In common usage, the eyelid crease is often meant to describe a natural inward creasing of the skin seen in the upper eyelid, typically dividing it into a lower segment adjacent to the upper eyelashes, and an upper segment of skin that runs from the crease to the border of the eyebrow.
The crease is present in about 50% of the Asian population, and found to be more prevalent in all non-Asians. The presence of a crease in an Asian subject is what differentiates a double eyelid (with a crease unequally dividing the lid into two sections, hence ‘double’) from a single eyelid (or mono-lid).
Double-eyelid crease surgery (procedures) is a form of surgery to add or supplement an eyelid crease to an individual who seeks it. This is often for an individual who does not have a crease, or who finds their crease is insufficient, or in whom the crease is unbalanced between the two sides.
The configuration of the upper lid crease in Asians varies greatly. The terminology used to describe these configurations also varies, depending on the ethnic group and language concerned. Figure 1-1 illustrates the Chinese characters for the words ‘double-eyelid fold’. Figure 1-2 shows the Japanese Kanji writing for ‘single [one] lid eye’ and ‘double [two] lid eye’. The characters common to Chinese and Japanese for the operation to construct a lid crease are illustrated in Figure 1-3 .

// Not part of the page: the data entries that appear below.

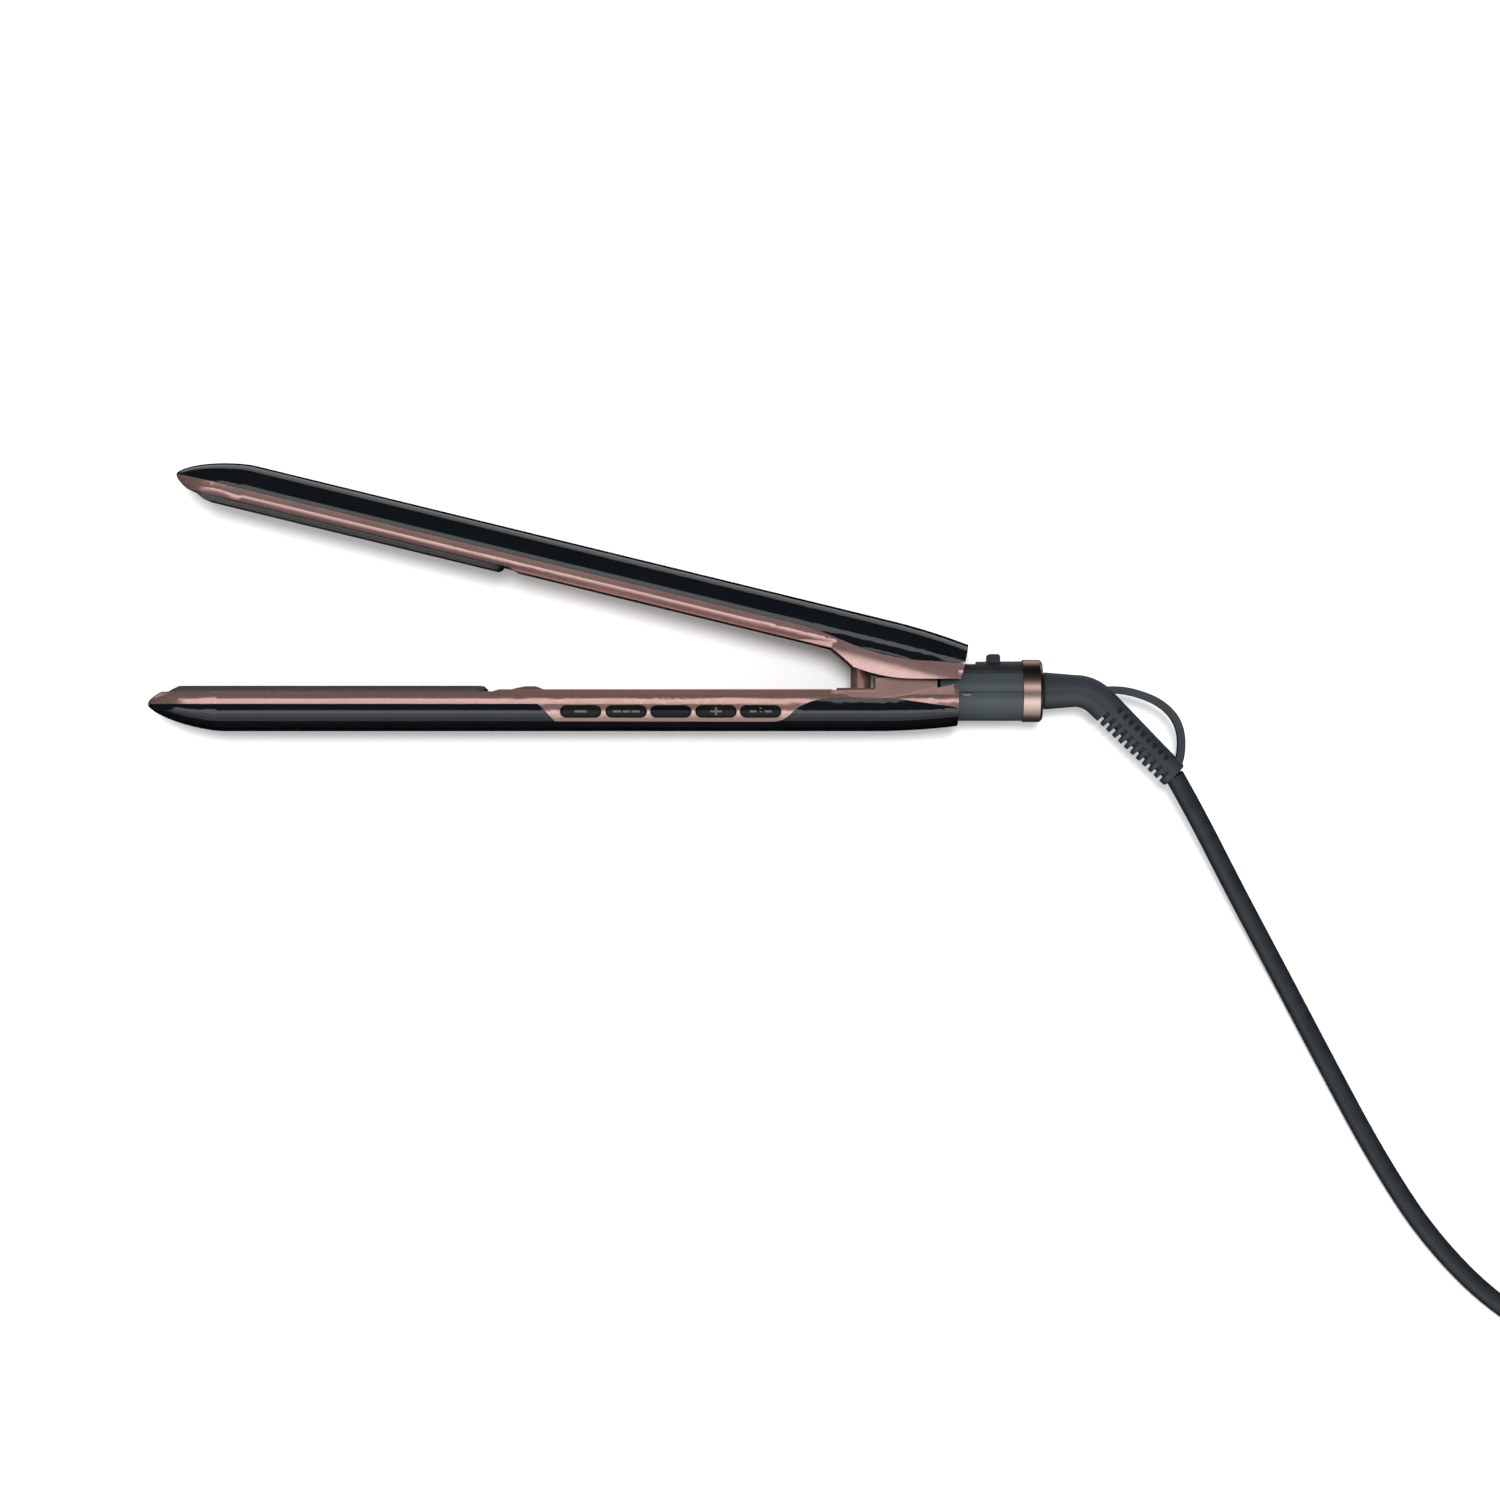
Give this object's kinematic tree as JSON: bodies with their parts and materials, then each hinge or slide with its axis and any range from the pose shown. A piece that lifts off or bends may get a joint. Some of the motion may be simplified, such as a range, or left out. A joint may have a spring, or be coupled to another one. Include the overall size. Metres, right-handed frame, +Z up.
{
  "type": "flat iron",
  "caption": "Open two-arm hair straightener lying on its side, with heated floating plates, side keys and display, swivel elbow, hang loop and a coiled lead with a flat two-pin plug.",
  "frame": {"origin": "bottom centre of the iron's box, without its lead, as it lies on its side", "axes": "+X along the iron from its nose to its lead, +Y across towards the upper arm, +Z up, along the hinge pin"},
  "size_m": [0.5565, 0.3082, 0.0332],
  "materials": {
    "black_gloss": "high gloss",
    "rose_paint": "pearl metallic paint, satin",
    "grey_neck": "satin gloss",
    "dark_plastic": "satin",
    "rose_plating": "rose gold metallised",
    "soft_grey": "soft satin",
    "lead_sheath": "soft satin",
    "plug_plastic": "fine grain",
    "pin_metal": "nickel plated",
    "plate_coat": "ceramic coated, fine satin",
    "steel": "bright",
    "spring_steel": "bright",
    "heater_ceramic": "matt",
    "sheet_steel": "rolled",
    "carrier_plastic": "glass filled",
    "board_green": "solder mask",
    "component_plastic": "satin",
    "display_window": "clear dark",
    "display_frame": "matt",
    "key_caps": "satin rose grey",
    "switch_metal": "satin",
    "wire_sleeve": "braided glass sleeve",
    "contact_brass": "bright",
    "tie_rubber": "satin",
    "nub_rubber": "satin"
  },
  "bodies": {
    "lower_arm": {"lower_shell": "black_gloss", "lower_housing": "rose_paint", "display_window": "display_window", "display_module": "display_frame", "control_board": "board_green", "key_switches": "switch_metal", "power_board": "board_green", "power_parts": "component_plastic", "lower_plate_carrier": "carrier_plastic", "lower_plate_springs": "spring_steel", "lower_leads": "wire_sleeve", "stop_nub": "nub_rubber", "spring_post": "rose_paint", "opening_spring": "spring_steel", "lower_screws": "steel", "neck_lower_half": "grey_neck", "neck_upper_half": "grey_neck", "slider_rail": "dark_plastic", "neck_screws": "steel", "neck_ring": "rose_plating", "hinge_pin": "steel", "hinge_washers": "contact_brass", "swivel_contacts": "contact_brass"},
    "lower_plate": {"lower_plate": "plate_coat", "lower_heater": "heater_ceramic", "lower_heater_clamp": "sheet_steel", "lower_sensor": "heater_ceramic"},
    "upper_arm": {"upper_shell": "black_gloss", "upper_housing": "rose_paint", "upper_plate_carrier": "carrier_plastic", "upper_plate_springs": "spring_steel", "upper_leads": "wire_sleeve", "upper_screws": "steel", "hinge_lug": "rose_paint", "spring_cup": "dark_plastic"},
    "upper_plate": {"upper_plate": "plate_coat", "upper_heater": "heater_ceramic", "upper_heater_clamp": "sheet_steel", "thermal_fuse": "heater_ceramic"},
    "minus_key": {"key_minus": "key_caps"},
    "mode_key": {"key_mode": "key_caps"},
    "plus_key": {"key_plus": "key_caps"},
    "power_key": {"key_power": "key_caps"},
    "lock_slider": {"lock_slider": "dark_plastic"},
    "swivel": {"swivel_spigot": "dark_plastic", "swivel_rings": "contact_brass", "elbow_sleeve": "soft_grey", "hang_loop": "soft_grey", "cord": "lead_sheath", "cord_tail": "lead_sheath", "cord_coil": "lead_sheath", "cord_tie": "tie_rubber", "plug_body": "plug_plastic", "plug_pins": "pin_metal"}
  },
  "joints": [
    {"name": "arm_hinge", "type": "hinge", "parent": "lower_arm", "child": "upper_arm", "pos_m": [0.09978, -0.02224, 0.01652], "axis": [0, 0, 1], "range_deg": [0, 13.7], "stiffness_Nm_per_rad": 1.2, "springref_deg": -20.05, "deforming": ["opening_spring"]},
    {"name": "lower_plate_float", "type": "slide", "parent": "lower_arm", "child": "lower_plate", "axis": [0, -1, 0], "range_m": [0, 0.0008], "stiffness_N_per_m": 2000, "springref_m": -0.002, "deforming": ["lower_plate_springs"]},
    {"name": "upper_plate_float", "type": "slide", "parent": "upper_arm", "child": "upper_plate", "axis": [0.2368, 0.9715, 0], "range_m": [0, 0.0008], "stiffness_N_per_m": 2000, "springref_m": -0.002, "deforming": ["upper_plate_springs"]},
    {"name": "minus_press", "type": "slide", "parent": "lower_arm", "child": "minus_key", "axis": [0, 0, -1], "range_m": [0, 0.0004], "stiffness_N_per_m": 800, "springref_m": -0.0004},
    {"name": "mode_press", "type": "slide", "parent": "lower_arm", "child": "mode_key", "axis": [0, 0, -1], "range_m": [0, 0.0004], "stiffness_N_per_m": 800, "springref_m": -0.0004},
    {"name": "plus_press", "type": "slide", "parent": "lower_arm", "child": "plus_key", "axis": [0, 0, -1], "range_m": [0, 0.0004], "stiffness_N_per_m": 800, "springref_m": -0.0004},
    {"name": "power_press", "type": "slide", "parent": "lower_arm", "child": "power_key", "axis": [0, 0, -1], "range_m": [0, 0.0004], "stiffness_N_per_m": 800, "springref_m": -0.0004},
    {"name": "lock_slide", "type": "slide", "parent": "lower_arm", "child": "lock_slider", "axis": [-1, 0, 0], "range_m": [0, 0.0045]},
    {"name": "swivel_turn", "type": "hinge", "parent": "lower_arm", "child": "swivel", "pos_m": [0.12178, -0.02224, 0.01652], "axis": [-1, 0, 0], "continuous": true}
  ]
}
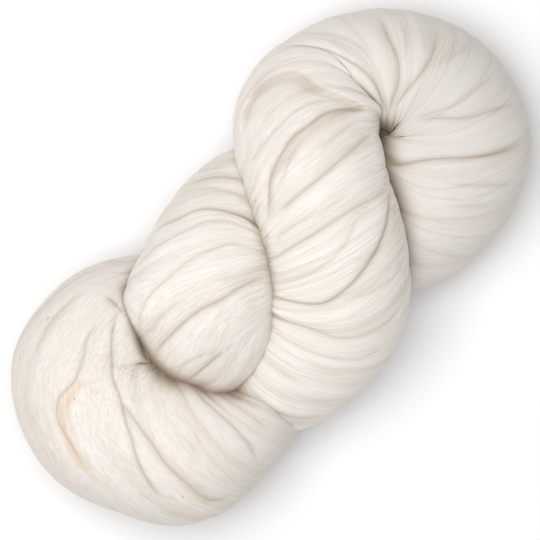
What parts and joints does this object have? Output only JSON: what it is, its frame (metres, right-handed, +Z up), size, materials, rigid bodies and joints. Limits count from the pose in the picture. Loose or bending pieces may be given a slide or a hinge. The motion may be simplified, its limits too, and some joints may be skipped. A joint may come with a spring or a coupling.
{
  "type": "twisted hank of combed wool roving",
  "caption": "Soft hank of undyed combed wool roving, twisted back on itself into fat crossing strands that end in a round fold and a wrapped collar.",
  "frame": {"origin": "middle of the hank's footprint, on the surface that it rests on", "axes": "+X along the hank toward its round fold, +Y across it toward the collar's pinched start, +Z up"},
  "size_m": [0.3062, 0.149, 0.099],
  "materials": {
    "wool_roving": "undyed cream combed wool, matt, with fine straight fibres along each ribbon, a faint sheen and slight fuzz"
  },
  "bodies": {
    "root": {"hank": "wool_roving"}
  },
  "joints": []
}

As described in previous publications by the author, the crease may be asymmetric in its presentation, or be absent in one eye and present in the other. It may be continuous or segmented (fragmented).
Figure 1-4 shows the various configurations of the Asian eyelid.
Figure 1-5 shows an eyelid without a crease. There is a mild degree of upper lid hooding, causing secondary downward rotation of the lashes. Figure 1-6 illustrates an eyelid with a distinctive crease. This is the parallel configuration. Figure 1-7 is an eyelid in which a portion of the crease has been obliterated. An eyelid with an incomplete or partial crease is shown in Figure 1-8 . The crease originates in the medial canthus and medial upper lid fold (supracanthal web) and extends halfway across the upper lid. Multiple creases are illustrated in Figure 1-9 , where two well-defined creases run parallel to each other. Figure 1-10 shows a minimal nasally tapered crease. The lateral third of the crease may be the same distance from the eyelash margin as the central third, or it may rise slightly to form a laterally flared crease, in which the lateral third of the crease is further from the lash margin than the central third. A Caucasian upper lid crease is shown in Figure 1-11 , where the central third of the crease is farthest from the lash margin.
In Asians with a continuous eyelid crease, the crease may be of the nasally tapering type (NTC) (a less desirable term is ‘inside’ fold) in which the crease converges toward the medial canthus, coming closer to the lashes as it reaches the medial canthal angle ( Figure 1-12A ), or it may be a parallel crease (PC) (a less desirable term is ‘outside’ fold), in which the crease runs fairly parallel to the lash margin from the medial canthus to the lateral canthus ( Figure 1-12B ).